Argument
An expert's point of view on a current event.

Obama Can Stop the Killing in Syria

The United States has leverage with the murderous Bashar al-Assad; it has simply chosen not to use it.

LOUAI BESHARA/AFP/Getty Images
LOUAI BESHARA/AFP/Getty Images
LOUAI BESHARA/AFP/Getty Images

As the Syrian uprising against the regime of Bashar al-Assad concludes its third month, U.S. President Barack Obama's administration is coming under increasing fire for its slow, reluctant reaction. The administration continues to call on the Syrian president to lead a transition to democracy and argues that the United States simply lacks the leverage to affect the situation in Damascus. As one senior U.S. official told the Atlantic in May, "The Syrian government knows it can act with a certain amount of impunity because we have no real leverage over them."

As the Syrian uprising against the regime of Bashar al-Assad concludes its third month, U.S. President Barack Obama’s administration is coming under increasing fire for its slow, reluctant reaction. The administration continues to call on the Syrian president to lead a transition to democracy and argues that the United States simply lacks the leverage to affect the situation in Damascus. As one senior U.S. official told the Atlantic in May, "The Syrian government knows it can act with a certain amount of impunity because we have no real leverage over them."

Not all significant players agree with Washington.
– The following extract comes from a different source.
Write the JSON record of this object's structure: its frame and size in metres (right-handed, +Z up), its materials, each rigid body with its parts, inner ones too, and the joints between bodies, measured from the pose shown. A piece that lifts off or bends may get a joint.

French Foreign Minister Alain Juppé and Israeli Defense Minister Ehud Barak have stated that Assad’s rule is "illegitimate." Washington is lagging behind.

Against all odds and expectations, the Syrian revolt has spread to almost every part of the country. The spark that began in mid-March in the southern town of Daraa has extended to the Kurdish areas in the northeast, the mixed Sunni-Alawi coastal towns, central Syrian cities such as Hama and Homs, and even the suburbs of Damascus.

Initially, Washington was skeptical. An anonymous U.S. official revealed in April that the Obama administration’s general assessment was that such a broad uprising "wouldn’t happen, that Assad was too good at nipping these movements in the bud, and also that he was not afraid to be brutal."

Save for the last part, that analysis has proved wrong. Despite unspeakable brutality, including the wanton torture and murder of children, the uprising continued apace and quickly became a national movement whose demands have coalesced around toppling Assad. The protesters’ chants have echoed the refrain heard in Tunis and Cairo: "The people demand the removal of the regime."

Yet even after its initial analysis proved wrong, the Obama administration hesitated to support the protesters. Syrian dissidents who met with administration officials in Washington in April relayed their overall disappointment with America’s "lukewarm" response.

Lukewarm is the right word. Even as the administration moved to impose sanctions on senior regime figures, its reluctance was obvious. Anonymous officials lamented to journalists that, due to a lack of leverage, they doubted whether sanctions would have any tangible effect. "We already have sanctions," a senior administration official said in April. "We could pursue whether there are additional ways to tighten pressure, but I don’t want to suggest there is anything imminent."

These lamentations are a self-fulfilling prophecy. The evolution of the Syrian uprising has presented Washington with a unique opportunity to squeeze Assad. The United States has leverage; it has simply chosen not to use it.

The first and easiest avenue for Washington to pursue would be to recall Robert Ford, whom Obama appointed as his ambassador to Damascus despite congressional objections. Bringing Ford home would be an obvious way to deprive Assad of the legitimacy that comes with relations with the world’s only superpower. It would send an unambiguous message that the United States is done dealing with the Syrian regime. That message would embolden the protesters and dishearten Assad. Perhaps most importantly, it would send a clear signal to the silent majority in Syria, which is watching apprehensively and wondering who will win.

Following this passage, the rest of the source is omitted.